Q: What is the primary reason laser cure depth becomes non-uniform when using copper hydroxyphosphate?

A: Because the additive converts NIR laser energy into localized heat at particle sites while thermal diffusion in the polymer is limited, energy deposition is spatially inhomogeneous and cure depth follows particle distribution rather than uniform optical penetration.

Q: How does particle size affect the threshold between clean cure and surface damage?

A: Particle size changes optical cross-section and heat-transfer area; larger particles or agglomerates concentrate heat and raise local peak temperature, making surface degradation or ablation more likely at lower fluence compared with well-dispersed sub‑micron particles.

Q: Which laser parameters should I vary first to reduce patchy curing?

A: Adjust wavelength (stay within the additive’s NIR absorption band), reduce peak fluence or shorten dwell time to avoid local overheating, and/or increase scan speed to lower per‑spot energy; these steps change the time‑temperature profile produced by photothermal conversion.

Q: When will the additive remain inert during laser exposure?

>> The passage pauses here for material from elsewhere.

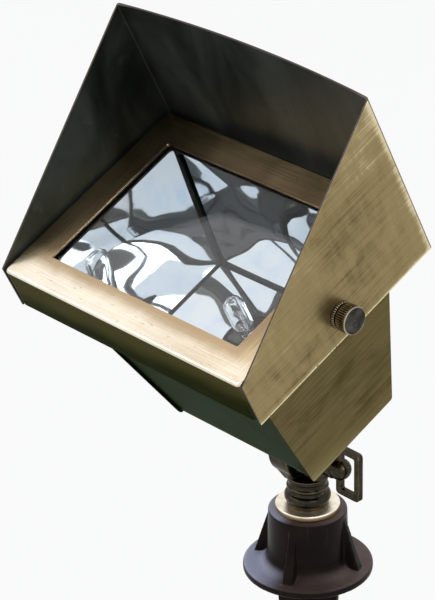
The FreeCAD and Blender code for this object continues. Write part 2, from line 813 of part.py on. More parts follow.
def lamp_filament():
    """A coil across the lamp, between two straight supports that run back into the pinch."""
    middle_y = (tip_y + pinch_y) / 2
    helix = Part.makeHelix(filament_len / filament_turns, filament_len, filament_r)
    section = Part.Wire(Part.makeCircle(filament_wire_r, vec(filament_r, 0, 0), Y_AXIS))
    coil = Part.Wire(helix).makePipeShell([section], True, False)
    coil.rotate(vec(0, 0, 0), Y_AXIS, -90)
    coil.translate(vec(filament_len / 2, middle_y, 0))
    posts = [rod(support_r, vec(x, middle_y - support_r, z), vec(x, pinch_y + support_in, z))
             for x, z in support_spots()]
    return joined([coil] + posts)


def lamp_holder():
    """The ceramic block that the lamp's pins push into."""
    block = plate(holder_w, holder_h, holder_y, bridge_y, holder_round)
    for x in pin_xs():
        hole_end = vec(x, holder_y + pin_len + screw_gap, 0)
        block = block.cut(rod(pin_r + screw_gap, vec(x, holder_y, 0), hole_end))
    for side in (-1, 1):
        x = side * holder_screw_off
        deep = bridge_y - small_screw_len
        block = block.cut(rod(small_screw_r + screw_gap, vec(x, deep, 0), vec(x, bridge_y, 0)))
    return block


def holder_bracket():
    """A hat-shaped steel strip that stands off the housing's back and carries the lamp holder."""
    leg = bracket_leg_x
    foot = leg + bracket_foot
    floor_y = back_y - sheet_t
    corners = [(-foot, floor_y), (-foot, floor_y - bracket_t), (-leg, floor_y - bracket_t), (-leg, bridge_y),
               (leg, bridge_y), (leg, floor_y - bracket_t), (foot, floor_y - bracket_t), (foot, floor_y),
               (leg - bracket_t, floor_y), (leg - bracket_t, bridge_y + bracket_t),
               (bracket_t - leg, bridge_y + bracket_t), (bracket_t - leg, floor_y)]
    flat = [(x, y, 0) for x, y in corners]
    strip = prism(flat, lambda x, y: vec(x, y, -bracket_h / 2), Z_AXIS * bracket_h)
    strip = strip.cut(rod(bracket_hole_r, vec(0, bridge_y, 0), vec(0, bridge_y + bracket_t, 0)))
    for side in (-1, 1):
        x = side * holder_screw_off
        strip = strip.cut(rod(small_screw_r + screw_gap, vec(x, bridge_y, 0), vec(x, bridge_y + bracket_t, 0)))
    return strip.cut(bracket_screw_holes())


def bracket_screw_holes():
    """The holes of the two screws that hold the bracket's feet to the housing's back."""
    x = bracket_leg_x + bracket_foot / 2
    low = back_y - sheet_t - bracket_t
    holes = [rod(small_screw_r + screw_gap, vec(side * x, low, 0), vec(side * x, back_y, 0))
             for side in (-1, 1)]
    return Part.makeCompound(holes)


def bracket_screws():
    """Two short screws driven from inside, flush with the housing's back."""
    x = bracket_leg_x + bracket_foot / 2
    seat_y = back_y - sheet_t - bracket_t
    length = sheet_t + bracket_t
    return Part.makeCompound([
        pan_screw(vec(side * x, seat_y, 0), Y_AXIS, small_screw_r, small_head_r, small_head_t, length)
        for side in (-1, 1)])


def holder_screws():
    """Two screws through the bracket's bridge into the ceramic holder."""
    seat_y = bridge_y + bracket_t
    forward = vec(0, -1, 0)
    return Part.makeCompound([
        pan_screw(vec(side * holder_screw_off, seat_y, 0), forward, small_screw_r, holder_head_r,
                  small_head_t, small_screw_len)
        for side in (-1, 1)])


def wire_path(points):
    """Straight runs joined by tangent arcs, each as large as its two runs allow."""
    edges = []
    start = points[0]
    for before, corner, after in zip(points, points[1:], points[2:]):
        u = (before - corner).normalize()
        v = (after - corner).normalize()
        run = min(before.distanceToPoint(corner), corner.distanceToPoint(after))
        half = u.getAngle(v) / 2
        reach = run * lead_bend_share
        radius = reach * math.tan(half)
        mid = corner + (u + v).normalize() * (radius / math.sin(half) - radius)
        edges.append(Part.LineSegment(start, corner + u * reach).toShape())
        edges.append(Part.Arc(corner + u * reach, mid, corner + v * reach).toShape())
        start = corner + v * reach
    edges.append(Part.LineSegment(start, points[-1]).toShape())
    return Part.Wire(edges)


def lamp_leads():
    """Two insulated leads from the holder's back through the grommet into the knuckle's nipple."""
    leads = []
    end_y = grommet_start_y()
    for side in (-1, 1):
        near_x = side * lead_gap / 2
        stop = vec(near_x, end_y + lead_tail, 0)
        middle = (bridge_y + end_y) / 2
        straight = (end_y - bridge_y) * lead_straight_share
        points = [vec(near_x, bridge_y, 0), vec(near_x, bridge_y + straight, 0),
                  vec(near_x + side * lead_bow, middle, 0), vec(near_x, end_y - straight, 0), stop]
        section = Part.Wire(Part.makeCircle(lead_r, points[0], Y_AXIS))
        leads.append(wire_path(points).makePipeShell([section], True, False))
    return Part.makeCompound(leads)


def grommet_start_y():
    return nipple_y - grommet_lip


def wire_grommet():
    """The rubber bush in the nipple's mouth, with one hole for each lead."""
    start = grommet_start_y()
    lip = rod(nipple_r, vec(0, start, 0), vec(0, nipple_y, 0))
    plug = rod(nipple_bore_r - screw_gap, vec(0, start, 0), vec(0, nipple_y + grommet_len, 0))
    bush = joined([lip, plug])
    for side in (-1, 1):
        x = side * lead_gap / 2
        bush = bush.cut(rod(lead_r + running, vec(x, start, 0), vec(x, nipple_y + grommet_len, 0)))
    return bush


# Glare hood and thumb screws

def hood_section(half_w, top_z, corner_r):
    """The hood seen from the front, filled: upright wings, round bends and a top bowed up in the middle."""
    foot_z = hood_foot_rise - frame_h / 2
    y = front_y - hood_reach
    side_z = top_z - corner_r
    top_x = half_w - corner_r
    diagonal = corner_r * math.sqrt(0.5)
    edges = [
        Part.LineSegment(vec(-half_w, y, foot_z), vec(-half_w, y, side_z)),
        Part.Arc(vec(-half_w, y, side_z), vec(-top_x - diagonal, y, side_z + diagonal), vec(-top_x, y, top_z)),
        Part.Arc(vec(-top_x, y, top_z), vec(0, y, top_z + hood_bow), vec(top_x, y, top_z)),
        Part.Arc(vec(top_x, y, top_z), vec(top_x + diagonal, y, side_z + diagonal), vec(half_w, y, side_z)),
        Part.LineSegment(vec(half_w, y, side_z), vec(half_w, y, foot_z)),
        Part.LineSegment(vec(half_w, y, foot_z), vec(-half_w, y, foot_z))]
    return Part.Face(Part.Wire([edge.toShape() for edge in edges]))


def glare_hood():
    """One sheet bent into a bowed top and two wings, cut along a slope at the front."""
    foot_z = hood_foot_rise - frame_h / 2
    start_y = front_y - hood_reach
    end_y = skirt_y + hood_back_over
    length = Y_AXIS * (end_y - start_y)
    outer = hood_section(wing_out_x, hood_top_out, hood_bend_r).extrude(length)
    inner = hood_section(wing_in_x, hood_top_in, hood_bend_r - hood_sheet).extrude(length)
    sheet = outer.cut(inner)
    crown_z = hood_top_out + hood_bow
    side = [(front_y + hood_foot_rise, foot_z, 0), (end_y, foot_z, 0), (end_y, crown_z, 0),
            (start_y, crown_z, 0), (start_y, hood_top_out, 0)]
    trim = prism(side, lambda y, z: vec(-wing_out_x, y, z), X_AXIS * (2 * wing_out_x))
    hood = sheet.common(trim)
    reach = wing_out_x + overrun
    hole = rod(thumb_shank_r + running, vec(-reach, thumb_y, thumb_rise), vec(reach, thumb_y, thumb_rise))
    return hood.cut(hole)


def knurled(x_low, x_high):
    """A straight-knurled band about the X axis."""
    points = []
    steps = 2 * knurl_teeth
    for i in range(steps):
        angle = math.radians(360 * i / steps)
        r = thumb_r if i % 2 == 0 else thumb_r - knurl_depth
        points.append(vec(x_low, r * math.cos(angle), r * math.sin(angle)))
    return Part.Face(Part.makePolygon(points + points[:1])).extrude(X_AXIS * (x_high - x_low))


def thumb_screw():
    """The +X thumb screw: two knurled bands with a waist, a bright rim and a flat face."""
    waist_x = thumb_x + thumb_base_w
    band_x = waist_x + thumb_waist_w
    rim_x = band_x + thumb_knurl_w
    face_x = rim_x + thumb_rim_w
    waist = rod(thumb_waist_r, vec(waist_x, 0, 0), vec(band_x, 0, 0))
    rim = turned_x([(rim_x, 0, 0), (rim_x, thumb_r, 0), (face_x, thumb_r, thumb_chamfer), (face_x, 0, 0)])
    pip = rod(thumb_pip_r, vec(rim_x, 0, 0), vec(face_x + thumb_pip_h, 0, 0))
    tip_x = frame_w / 2 - frame_wall - weld_nut_t - thumb_shank_spare
    shank = rod(thumb_shank_r, vec(tip_x, 0, 0), vec(waist_x, 0, 0))
    body = joined([knurled(thumb_x, waist_x), waist, knurled(band_x, rim_x), rim, pip, shank])
    body.translate(vec(0, thumb_y, thumb_rise))
    return body


def weld_nuts():
    """The nuts inside the skirt that the thumb screws turn in."""
    nuts = []
    for side in (-1, 1):
        start = vec(side * frame_in_w / 2, thumb_y, thumb_rise)
        along = X_AXIS * (-side * weld_nut_t)
        bar = hexagon(weld_nut_across, start, along)
        nuts.append(bar.cut(rod(thumb_shank_r + running, start, start + along)))
    return Part.makeCompound(nuts)


def hood_spacers():
    """Thin washers between the frame's skirt and the hood's wings."""
    rings = []
    for side in (-1, 1):
        start = vec(side * frame_w / 2, thumb_y, thumb_rise)
        end = vec(side * (wing_in_x - face_gap), thumb_y, thumb_rise)
        rings.append(rod(spacer_r, start, end).cut(rod(thumb_shank_r + running, start, end)))
    return Part.makeCompound(rings)


def main():
    os.makedirs("parts", exist_ok=True)
    save("ground_stake", ground_stake())
    save("stem_locknut", stem_locknut())
    save("knuckle_lower", knuckle_lower())
    save("clamp_nut", clamp_nut())
    save("friction_washer", friction_washer())
    save("clamp_washer", clamp_washer())
    save("clamp_bolt", clamp_bolt())
    save("clamp_handle", clamp_handle())
    save("knuckle_upper", at_pivot(knuckle_upper()))
    save("pad_seal", at_pivot(pad_seal()))
    save("pipe_nut", at_pivot(pipe_nut()))
    save("stiffener_plate", at_pivot(stiffener()))
    save("housing_wrap", at_pivot(housing_wrap()))
    save("side_plate_right", at_pivot(side_plate()))
    save("side_plate_left", at_pivot(mirrored(side_plate())))
    save("front_rim", at_pivot(front_rim()))
    save("door_frame", at_pivot(door_frame()))
    save("door_screws", at_pivot(door_screws()))
    save("lens_gasket", at_pivot(lens_gasket()))
    save("lens_glass", at_pivot(lens_glass()))
    save("reflector", at_pivot(reflector()))
    save("lamp_capsule", at_pivot(lamp_capsule()))
    save("lamp_filament", at_pivot(lamp_filament()))
    save("lamp_pins", at_pivot(lamp_pins()))
    save("lamp_holder", at_pivot(lamp_holder()))
    save("holder_bracket", at_pivot(holder_bracket()))
    save("holder_screws", at_pivot(holder_screws()))
    save("bracket_screws", at_pivot(bracket_screws()))
    save("lamp_leads", at_pivot(lamp_leads()))
    save("wire_grommet", at_pivot(wire_grommet()))
    save("glare_hood", at_pivot(glare_hood()))
    save("hood_spacers", at_pivot(hood_spacers()))
    save("weld_nuts", at_pivot(weld_nuts()))
    save("thumb_screw_right", at_pivot(thumb_screw()))
    save("thumb_screw_left", at_pivot(mirrored(thumb_screw())))


main()
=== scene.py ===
# %% [markdown]
# A garden flood light, dressed for its picture.
# The real light is a tapered brass box with a mirror reflector, a glass front and a bent glare
# hood. It tilts on a bronze knuckle that stands in a plastic ground stake. The exact solids come
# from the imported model, already in place and in metres. This lesson adds the camera, the light,
# the finishes, and the pieces that deserve softer or finer shapes than exact solids have. We load
# the model first, because every later step measures itself against it.

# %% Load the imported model
import math

import bmesh
import bpy
from mathutils import Matrix, Vector


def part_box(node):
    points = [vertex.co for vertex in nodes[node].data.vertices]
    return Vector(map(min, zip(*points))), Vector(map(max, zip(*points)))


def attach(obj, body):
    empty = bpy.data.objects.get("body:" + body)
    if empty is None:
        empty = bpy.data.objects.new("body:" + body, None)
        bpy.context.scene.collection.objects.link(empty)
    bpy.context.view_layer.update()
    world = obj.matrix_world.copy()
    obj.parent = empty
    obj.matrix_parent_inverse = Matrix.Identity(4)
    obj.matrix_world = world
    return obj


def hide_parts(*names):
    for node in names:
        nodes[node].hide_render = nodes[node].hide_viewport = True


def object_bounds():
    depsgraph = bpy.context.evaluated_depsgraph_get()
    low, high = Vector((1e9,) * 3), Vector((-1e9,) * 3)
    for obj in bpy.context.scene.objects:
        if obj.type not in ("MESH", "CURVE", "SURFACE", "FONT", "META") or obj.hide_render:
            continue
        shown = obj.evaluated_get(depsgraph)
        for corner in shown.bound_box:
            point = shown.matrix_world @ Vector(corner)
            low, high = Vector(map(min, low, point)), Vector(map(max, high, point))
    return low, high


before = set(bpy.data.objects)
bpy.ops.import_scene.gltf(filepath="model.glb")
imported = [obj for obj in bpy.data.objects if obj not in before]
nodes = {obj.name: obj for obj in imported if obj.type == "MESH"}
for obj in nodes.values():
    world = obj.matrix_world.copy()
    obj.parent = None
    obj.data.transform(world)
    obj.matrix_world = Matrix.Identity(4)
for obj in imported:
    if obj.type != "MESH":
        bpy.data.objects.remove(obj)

cad_box = [list(corner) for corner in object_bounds()]
print("loaded", len(nodes), "nodes in the box", cad_box)

# %% [markdown]
# The camera stands where the photographer stood: in front and to the right, looking a little
# down, with a long lens that keeps the box's edges nearly parallel. The angles were found by
# fitting the corners of the hood, the frame and the stake to the picture. A camera is easiest to
# place by its own axes: back points from the object to the lens, and right and up span the
# picture.

# %% The camera
azimuth = math.radians(48.475)
elevation = math.radians(25.992)
roll = math.radians(-1.13)
distance = 1.6018
aim_left = 0.04967
aim_height = 0.17332

back = Vector((math.sin(azimuth) * math.cos(elevation),
               -math.cos(azimuth) * math.cos(elevation),
               math.sin(elevation)))
level = Vector((math.cos(azimuth), math.sin(azimuth), 0))
upright = back.cross(level)
right = level * math.cos(roll) + upright * math.sin(roll)
up = upright * math.cos(roll) - level * math.sin(roll)
aim = level * -aim_left + Vector((0, 0, aim_height))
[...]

A: If the laser fluence, wavelength, or pulse duration do not produce sufficient local temperature or photoreductive conditions (i.e., below the activation threshold), the compound remains chemically stable and produces no marked or cured region.

Q: What formulation controls most strongly improve reproducibility of cure depth?

A: Control particle size distribution (minimize agglomerates), ensure uniform dispersion (mixing, dispersants), and specify narrow tolerances on loading because these variables directly set local absorption density and therefore reproducible heat generation.

Q: Can I predict cure depth from bulk optical measurements?

A: Only partially; bulk NIR absorbance gives an average absorption coefficient, but cure depth depends on microscale clustering, heat conduction, and reaction kinetics, therefore microscale characterization and process trials are required for accurate prediction.